◆ **What to produce**
Every record below should be printed exactly as given.

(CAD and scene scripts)

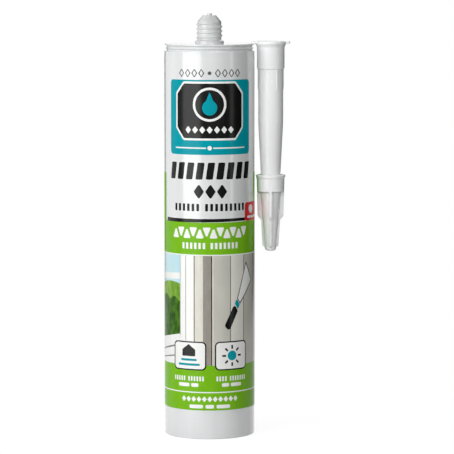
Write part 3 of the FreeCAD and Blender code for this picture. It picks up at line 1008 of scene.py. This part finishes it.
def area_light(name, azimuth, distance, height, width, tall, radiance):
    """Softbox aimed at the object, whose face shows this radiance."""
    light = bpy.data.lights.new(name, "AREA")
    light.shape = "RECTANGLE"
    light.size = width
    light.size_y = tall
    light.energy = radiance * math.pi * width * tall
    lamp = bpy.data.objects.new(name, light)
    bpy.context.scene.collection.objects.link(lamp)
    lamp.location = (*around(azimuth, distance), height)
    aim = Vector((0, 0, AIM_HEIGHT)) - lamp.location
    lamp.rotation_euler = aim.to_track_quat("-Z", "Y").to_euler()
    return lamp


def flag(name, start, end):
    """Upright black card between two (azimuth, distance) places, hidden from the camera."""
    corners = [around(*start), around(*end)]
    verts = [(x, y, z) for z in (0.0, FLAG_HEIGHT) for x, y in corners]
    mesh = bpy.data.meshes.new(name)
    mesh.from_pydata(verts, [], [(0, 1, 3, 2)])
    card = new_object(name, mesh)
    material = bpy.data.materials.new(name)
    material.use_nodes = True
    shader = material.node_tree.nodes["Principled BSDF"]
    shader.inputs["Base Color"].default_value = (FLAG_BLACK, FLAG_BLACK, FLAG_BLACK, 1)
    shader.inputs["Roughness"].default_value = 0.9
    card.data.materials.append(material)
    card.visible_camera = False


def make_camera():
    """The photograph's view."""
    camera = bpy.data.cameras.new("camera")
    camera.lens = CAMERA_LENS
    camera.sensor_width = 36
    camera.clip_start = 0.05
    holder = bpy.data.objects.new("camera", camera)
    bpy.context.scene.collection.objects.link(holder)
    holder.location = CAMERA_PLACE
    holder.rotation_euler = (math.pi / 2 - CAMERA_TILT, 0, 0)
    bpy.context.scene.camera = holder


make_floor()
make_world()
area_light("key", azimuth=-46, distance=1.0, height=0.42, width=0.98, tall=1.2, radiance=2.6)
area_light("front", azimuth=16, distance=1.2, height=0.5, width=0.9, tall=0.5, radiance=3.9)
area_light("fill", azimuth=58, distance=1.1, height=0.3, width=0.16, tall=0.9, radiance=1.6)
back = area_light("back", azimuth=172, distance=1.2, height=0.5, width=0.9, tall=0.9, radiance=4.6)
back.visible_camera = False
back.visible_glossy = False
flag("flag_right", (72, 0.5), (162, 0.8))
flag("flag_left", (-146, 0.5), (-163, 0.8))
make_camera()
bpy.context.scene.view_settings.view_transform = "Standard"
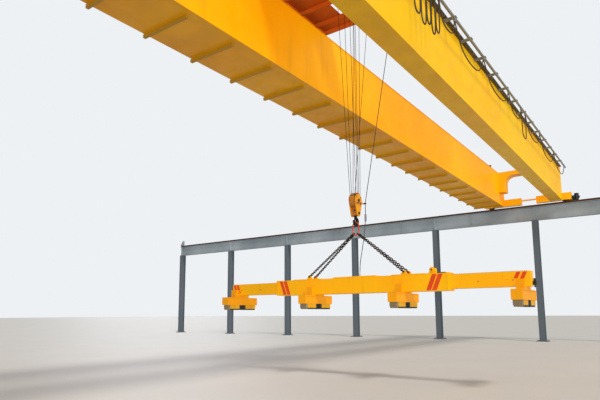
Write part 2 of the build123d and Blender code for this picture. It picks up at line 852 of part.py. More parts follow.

◆ **The reply**
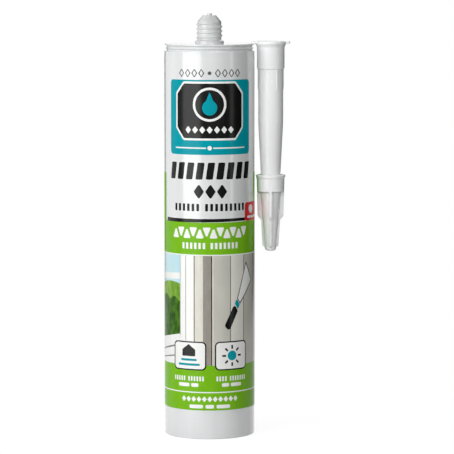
Write part 3 of the FreeCAD and Blender code for this picture. It picks up at line 1008 of scene.py. This part finishes it.
def area_light(name, azimuth, distance, height, width, tall, radiance):
    """Softbox aimed at the object, whose face shows this radiance."""
    light = bpy.data.lights.new(name, "AREA")
    light.shape = "RECTANGLE"
    light.size = width
    light.size_y = tall
    light.energy = radiance * math.pi * width * tall
    lamp = bpy.data.objects.new(name, light)
    bpy.context.scene.collection.objects.link(lamp)
    lamp.location = (*around(azimuth, distance), height)
    aim = Vector((0, 0, AIM_HEIGHT)) - lamp.location
    lamp.rotation_euler = aim.to_track_quat("-Z", "Y").to_euler()
    return lamp


def flag(name, start, end):
    """Upright black card between two (azimuth, distance) places, hidden from the camera."""
    corners = [around(*start), around(*end)]
    verts = [(x, y, z) for z in (0.0, FLAG_HEIGHT) for x, y in corners]
    mesh = bpy.data.meshes.new(name)
    mesh.from_pydata(verts, [], [(0, 1, 3, 2)])
    card = new_object(name, mesh)
    material = bpy.data.materials.new(name)
    material.use_nodes = True
    shader = material.node_tree.nodes["Principled BSDF"]
    shader.inputs["Base Color"].default_value = (FLAG_BLACK, FLAG_BLACK, FLAG_BLACK, 1)
    shader.inputs["Roughness"].default_value = 0.9
    card.data.materials.append(material)
    card.visible_camera = False


def make_camera():
    """The photograph's view."""
    camera = bpy.data.cameras.new("camera")
    camera.lens = CAMERA_LENS
    camera.sensor_width = 36
    camera.clip_start = 0.05
    holder = bpy.data.objects.new("camera", camera)
    bpy.context.scene.collection.objects.link(holder)
    holder.location = CAMERA_PLACE
    holder.rotation_euler = (math.pi / 2 - CAMERA_TILT, 0, 0)
    bpy.context.scene.camera = holder


make_floor()
make_world()
area_light("key", azimuth=-46, distance=1.0, height=0.42, width=0.98, tall=1.2, radiance=2.6)
area_light("front", azimuth=16, distance=1.2, height=0.5, width=0.9, tall=0.5, radiance=3.9)
area_light("fill", azimuth=58, distance=1.1, height=0.3, width=0.16, tall=0.9, radiance=1.6)
back = area_light("back", azimuth=172, distance=1.2, height=0.5, width=0.9, tall=0.9, radiance=4.6)
back.visible_camera = False
back.visible_glossy = False
flag("flag_right", (72, 0.5), (162, 0.8))
flag("flag_left", (-146, 0.5), (-163, 0.8))
make_camera()
bpy.context.scene.view_settings.view_transform = "Standard"
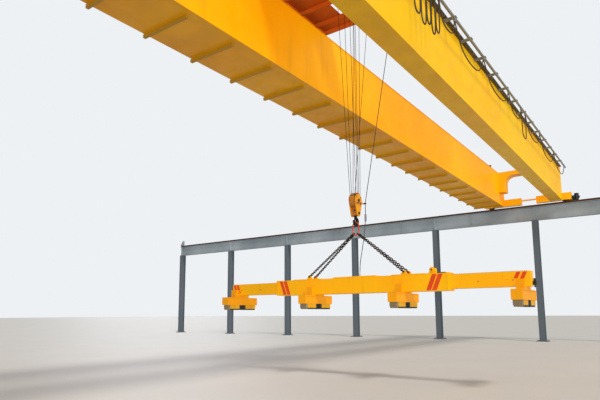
Write part 2 of the build123d and Blender code for this picture. It picks up at line 852 of part.py. More parts follow.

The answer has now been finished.